Exercise: Nothing but the lines from the one that contains "obj.data.transform(world)" through the end of the listing should appear, set down exactly.
◆ ◆ ◆ ◆ ◆
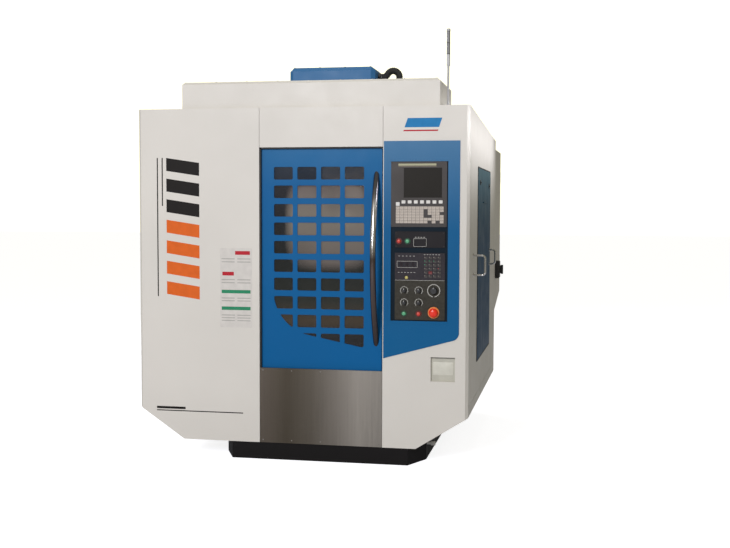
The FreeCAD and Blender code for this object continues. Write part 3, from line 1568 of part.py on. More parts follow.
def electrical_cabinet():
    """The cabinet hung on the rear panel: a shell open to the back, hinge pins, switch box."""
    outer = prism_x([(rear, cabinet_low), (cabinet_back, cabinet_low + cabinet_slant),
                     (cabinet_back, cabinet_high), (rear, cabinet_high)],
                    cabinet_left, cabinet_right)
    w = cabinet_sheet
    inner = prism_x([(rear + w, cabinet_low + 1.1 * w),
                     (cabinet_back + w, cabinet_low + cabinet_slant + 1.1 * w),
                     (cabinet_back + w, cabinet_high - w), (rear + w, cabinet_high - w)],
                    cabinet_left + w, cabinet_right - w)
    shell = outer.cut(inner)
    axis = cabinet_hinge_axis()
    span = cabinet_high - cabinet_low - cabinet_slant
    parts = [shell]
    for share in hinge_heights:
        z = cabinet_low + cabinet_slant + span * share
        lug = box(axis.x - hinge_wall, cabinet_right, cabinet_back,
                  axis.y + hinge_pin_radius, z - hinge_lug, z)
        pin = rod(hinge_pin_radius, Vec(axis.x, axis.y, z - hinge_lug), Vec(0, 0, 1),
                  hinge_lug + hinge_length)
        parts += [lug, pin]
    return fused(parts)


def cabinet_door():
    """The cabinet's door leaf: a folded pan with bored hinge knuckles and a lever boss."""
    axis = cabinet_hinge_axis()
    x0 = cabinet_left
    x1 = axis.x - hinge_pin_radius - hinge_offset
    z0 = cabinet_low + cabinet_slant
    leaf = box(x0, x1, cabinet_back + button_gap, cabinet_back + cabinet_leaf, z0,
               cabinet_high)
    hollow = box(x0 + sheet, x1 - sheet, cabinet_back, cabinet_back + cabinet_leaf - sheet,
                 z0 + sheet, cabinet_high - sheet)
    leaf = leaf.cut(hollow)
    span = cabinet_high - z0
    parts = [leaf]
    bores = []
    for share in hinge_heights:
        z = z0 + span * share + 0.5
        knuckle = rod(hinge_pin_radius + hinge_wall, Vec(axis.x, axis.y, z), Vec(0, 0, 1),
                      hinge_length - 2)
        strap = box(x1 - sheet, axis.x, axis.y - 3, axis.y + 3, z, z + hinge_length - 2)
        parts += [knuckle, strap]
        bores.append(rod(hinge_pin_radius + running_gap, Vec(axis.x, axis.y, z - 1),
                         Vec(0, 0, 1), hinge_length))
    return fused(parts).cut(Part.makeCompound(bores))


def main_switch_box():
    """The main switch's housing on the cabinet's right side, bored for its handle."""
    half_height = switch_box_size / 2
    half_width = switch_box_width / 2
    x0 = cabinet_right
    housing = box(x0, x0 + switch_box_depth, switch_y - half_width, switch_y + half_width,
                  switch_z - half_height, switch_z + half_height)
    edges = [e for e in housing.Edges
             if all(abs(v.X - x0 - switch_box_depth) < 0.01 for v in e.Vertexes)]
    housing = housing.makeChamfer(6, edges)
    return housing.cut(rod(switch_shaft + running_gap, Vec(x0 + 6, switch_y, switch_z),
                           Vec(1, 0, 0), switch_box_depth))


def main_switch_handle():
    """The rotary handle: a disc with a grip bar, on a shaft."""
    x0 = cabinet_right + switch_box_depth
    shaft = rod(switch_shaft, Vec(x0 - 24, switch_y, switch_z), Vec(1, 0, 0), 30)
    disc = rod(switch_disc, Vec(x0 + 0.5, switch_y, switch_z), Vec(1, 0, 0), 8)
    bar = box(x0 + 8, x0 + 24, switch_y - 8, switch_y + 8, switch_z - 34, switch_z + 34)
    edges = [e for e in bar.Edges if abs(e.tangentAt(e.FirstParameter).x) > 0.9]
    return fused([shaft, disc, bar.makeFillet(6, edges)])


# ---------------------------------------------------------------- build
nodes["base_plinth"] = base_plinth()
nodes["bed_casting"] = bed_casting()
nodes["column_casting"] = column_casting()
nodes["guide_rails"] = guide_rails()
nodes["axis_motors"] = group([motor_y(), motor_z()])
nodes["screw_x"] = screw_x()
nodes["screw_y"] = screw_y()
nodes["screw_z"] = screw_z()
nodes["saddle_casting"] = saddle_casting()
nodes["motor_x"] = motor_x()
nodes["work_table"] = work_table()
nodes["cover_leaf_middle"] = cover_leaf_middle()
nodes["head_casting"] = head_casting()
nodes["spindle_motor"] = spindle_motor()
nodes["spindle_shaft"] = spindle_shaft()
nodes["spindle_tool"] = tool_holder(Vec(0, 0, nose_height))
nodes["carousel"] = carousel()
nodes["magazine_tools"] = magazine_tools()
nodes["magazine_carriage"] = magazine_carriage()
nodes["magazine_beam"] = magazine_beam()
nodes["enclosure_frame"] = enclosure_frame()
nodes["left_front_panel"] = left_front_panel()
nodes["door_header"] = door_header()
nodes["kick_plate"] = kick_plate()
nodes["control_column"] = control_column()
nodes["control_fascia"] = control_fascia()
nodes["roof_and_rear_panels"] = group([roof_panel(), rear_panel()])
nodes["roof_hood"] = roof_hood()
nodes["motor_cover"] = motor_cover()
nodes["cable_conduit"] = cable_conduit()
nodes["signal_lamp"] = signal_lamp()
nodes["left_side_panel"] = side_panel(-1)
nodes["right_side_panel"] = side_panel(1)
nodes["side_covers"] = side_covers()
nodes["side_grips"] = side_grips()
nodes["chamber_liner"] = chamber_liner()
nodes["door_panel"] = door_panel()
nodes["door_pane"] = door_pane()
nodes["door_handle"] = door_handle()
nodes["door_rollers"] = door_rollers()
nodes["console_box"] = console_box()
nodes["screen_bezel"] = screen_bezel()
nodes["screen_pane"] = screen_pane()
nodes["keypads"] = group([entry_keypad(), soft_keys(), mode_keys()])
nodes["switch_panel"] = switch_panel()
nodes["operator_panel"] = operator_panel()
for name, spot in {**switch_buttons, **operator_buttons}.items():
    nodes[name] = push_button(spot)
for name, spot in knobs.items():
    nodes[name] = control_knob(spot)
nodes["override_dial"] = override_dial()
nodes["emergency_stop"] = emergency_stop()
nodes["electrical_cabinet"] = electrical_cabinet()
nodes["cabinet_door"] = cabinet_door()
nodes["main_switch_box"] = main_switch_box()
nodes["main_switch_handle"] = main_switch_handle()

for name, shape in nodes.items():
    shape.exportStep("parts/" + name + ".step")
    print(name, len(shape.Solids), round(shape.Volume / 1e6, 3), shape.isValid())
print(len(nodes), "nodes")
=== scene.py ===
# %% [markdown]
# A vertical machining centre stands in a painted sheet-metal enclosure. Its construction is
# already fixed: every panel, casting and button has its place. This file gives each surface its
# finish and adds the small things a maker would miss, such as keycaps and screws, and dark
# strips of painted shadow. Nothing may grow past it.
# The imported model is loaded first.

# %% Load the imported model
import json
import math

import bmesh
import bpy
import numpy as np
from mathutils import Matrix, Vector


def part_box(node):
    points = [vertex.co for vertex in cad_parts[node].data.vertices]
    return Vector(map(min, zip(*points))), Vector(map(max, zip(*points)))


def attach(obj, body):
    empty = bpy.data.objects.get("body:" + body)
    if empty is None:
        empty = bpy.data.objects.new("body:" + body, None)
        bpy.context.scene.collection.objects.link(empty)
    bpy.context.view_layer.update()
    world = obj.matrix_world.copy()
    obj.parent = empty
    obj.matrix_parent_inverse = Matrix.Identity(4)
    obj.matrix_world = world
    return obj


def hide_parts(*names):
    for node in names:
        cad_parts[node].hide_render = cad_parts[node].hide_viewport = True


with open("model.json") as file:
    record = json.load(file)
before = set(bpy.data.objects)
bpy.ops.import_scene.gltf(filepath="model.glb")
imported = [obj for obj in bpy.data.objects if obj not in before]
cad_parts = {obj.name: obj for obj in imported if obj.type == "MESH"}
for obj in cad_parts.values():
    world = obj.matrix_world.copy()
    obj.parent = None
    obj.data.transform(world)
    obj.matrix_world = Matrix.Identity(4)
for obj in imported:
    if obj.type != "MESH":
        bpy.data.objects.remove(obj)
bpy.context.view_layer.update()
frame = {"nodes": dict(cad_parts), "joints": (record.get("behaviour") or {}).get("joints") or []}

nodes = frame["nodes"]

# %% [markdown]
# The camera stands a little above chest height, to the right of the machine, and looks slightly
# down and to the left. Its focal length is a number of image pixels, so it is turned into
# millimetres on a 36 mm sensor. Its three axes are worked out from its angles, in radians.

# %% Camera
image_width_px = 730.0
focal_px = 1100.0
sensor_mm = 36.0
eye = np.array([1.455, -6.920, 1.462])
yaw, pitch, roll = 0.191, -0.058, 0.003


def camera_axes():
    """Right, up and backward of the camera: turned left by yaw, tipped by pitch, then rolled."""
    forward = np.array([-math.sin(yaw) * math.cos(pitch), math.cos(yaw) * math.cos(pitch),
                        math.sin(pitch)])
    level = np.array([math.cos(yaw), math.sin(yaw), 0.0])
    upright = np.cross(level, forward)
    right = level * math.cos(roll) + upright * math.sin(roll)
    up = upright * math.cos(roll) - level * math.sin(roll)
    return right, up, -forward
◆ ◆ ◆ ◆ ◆
Result of this exercise:
    obj.data.transform(world)
    obj.matrix_world = Matrix.Identity(4)
for obj in imported:
    if obj.type != "MESH":
        bpy.data.objects.remove(obj)
bpy.context.view_layer.update()
frame = {"nodes": dict(cad_parts), "joints": (record.get("behaviour") or {}).get("joints") or []}

nodes = frame["nodes"]

# %% [markdown]
# The camera stands a little above chest height, to the right of the machine, and looks slightly
# down and to the left. Its focal length is a number of image pixels, so it is turned into
# millimetres on a 36 mm sensor. Its three axes are worked out from its angles, in radians.

# %% Camera
image_width_px = 730.0
focal_px = 1100.0
sensor_mm = 36.0
eye = np.array([1.455, -6.920, 1.462])
yaw, pitch, roll = 0.191, -0.058, 0.003


def camera_axes():
    """Right, up and backward of the camera: turned left by yaw, tipped by pitch, then rolled."""
    forward = np.array([-math.sin(yaw) * math.cos(pitch), math.cos(yaw) * math.cos(pitch),
                        math.sin(pitch)])
    level = np.array([math.cos(yaw), math.sin(yaw), 0.0])
    upright = np.cross(level, forward)
    right = level * math.cos(roll) + upright * math.sin(roll)
    up = upright * math.cos(roll) - level * math.sin(roll)
    return right, up, -forward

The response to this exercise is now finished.